HIP’s guidelines, which are similar to MTW’s, would allow HUD to prefer the enrollment of larger agencies. For instance, while the number of agencies participating in MTW is 1%, the large size of the agencies involved impacts more than 10% of voucher and public housing recipients. (there are no MTWs program in Michigan currently)  Based on proportional estimates, one million families could fall under the experimental auspices of HIP, raising two major issues. Firstly, there is significant concern that the unevaluated policies agencies adopt under HIP could negatively impact a great number of families. Secondly, there are questions of whether HUD would have the adequate resources to oversee and evaluate the varying policies that the various agencies adopt.
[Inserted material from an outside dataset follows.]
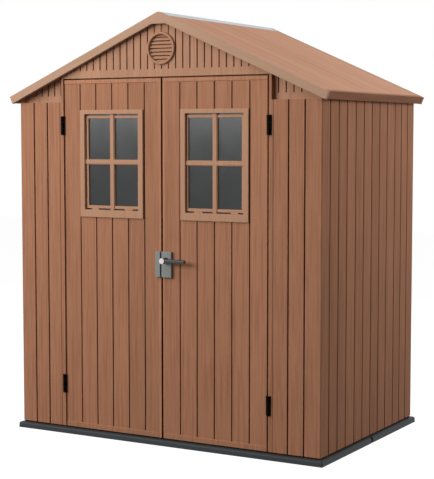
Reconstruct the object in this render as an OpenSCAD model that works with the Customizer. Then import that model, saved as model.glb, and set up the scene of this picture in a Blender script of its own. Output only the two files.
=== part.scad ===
// Free-standing resin garden shed: double doors with windows, pitched roof with a ridge skylight.
// Millimetres, +Z up, front towards -Y, origin on the ground at the centre of the walls.

/* [Walls] */
// Width over the side walls
wall_w = 1760; // [1600:5:2200]
// Depth over the front and back walls
wall_d = 1142; // [950:2:1600]
// Thickness of a wall panel
wall_t = 20; // [14:1:24]
// Height of the front side panels and of the back wall above the floor
wall_h = 1701; // [1650:1:1760]

/* [Base] */
// Thickness of the floor panels
base_h = 30; // [20:1:45]
// How far the floor panels reach past the walls
base_ledge = 18.5; // [10:0.5:30]
// Rounding of the floor's upper edge
base_round = 12; // [4:1:16]
// Where the two floor panels meet, behind the middle
floor_joint_y = 4; // [1:1:60]

/* [Doorway] */
// Clear width of the doorway
doorway_w = 1200; // [1000:2:1400]
// Running gap round and under the doors
door_gap = 6; // [5:0.5:8]
// Gap between the two doors
meeting_gap = 7.5; // [7.5:0.5:10]
// Thickness of a door leaf
leaf_t = 28; // [24:1:32]
// Width of a door post seen from the front
post_w = 14; // [10:1:30]
// Depth of the door posts and header behind the wall panel
post_d = 40; // [35:1:60]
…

While, the House of Representatives did not seem to adequately address these issues; it fortunately did, by a floor amendment,  preserve protections for domestic violence victims, ensuring that an agency’s “innovative” policies will not run counter to the Violence Against Women’s Act.


ID Requirement Concerns


Another successful floor amendment to the SEVRA the House passed requires all household members, even those not receiving assistance as a result of proration, to supply a social security card and a government issued ID as a prerequisite to receiving aid. The Act would have a negative impact on both  “mixed households,” those having both documented and undocumented residents and households with citizens that are unable for furnish the required identification. It remains to be seen whether the Senate would support a similar measure.


Despite the HIP and identification provisions, the House’s approval of SEVRA has been received with optimism. And indeed, there is much to be optimistic about. Assuming, however, that the Act passes the Senate and is signed by the President (who has voiced opposition to the bill), close scrutiny must be given to the various agencies enrolled in HIP to ensure that low income families have adequate housing opportunities. Depending on the program’s impact and performance, Congress should not be afraid of revisiting the issue.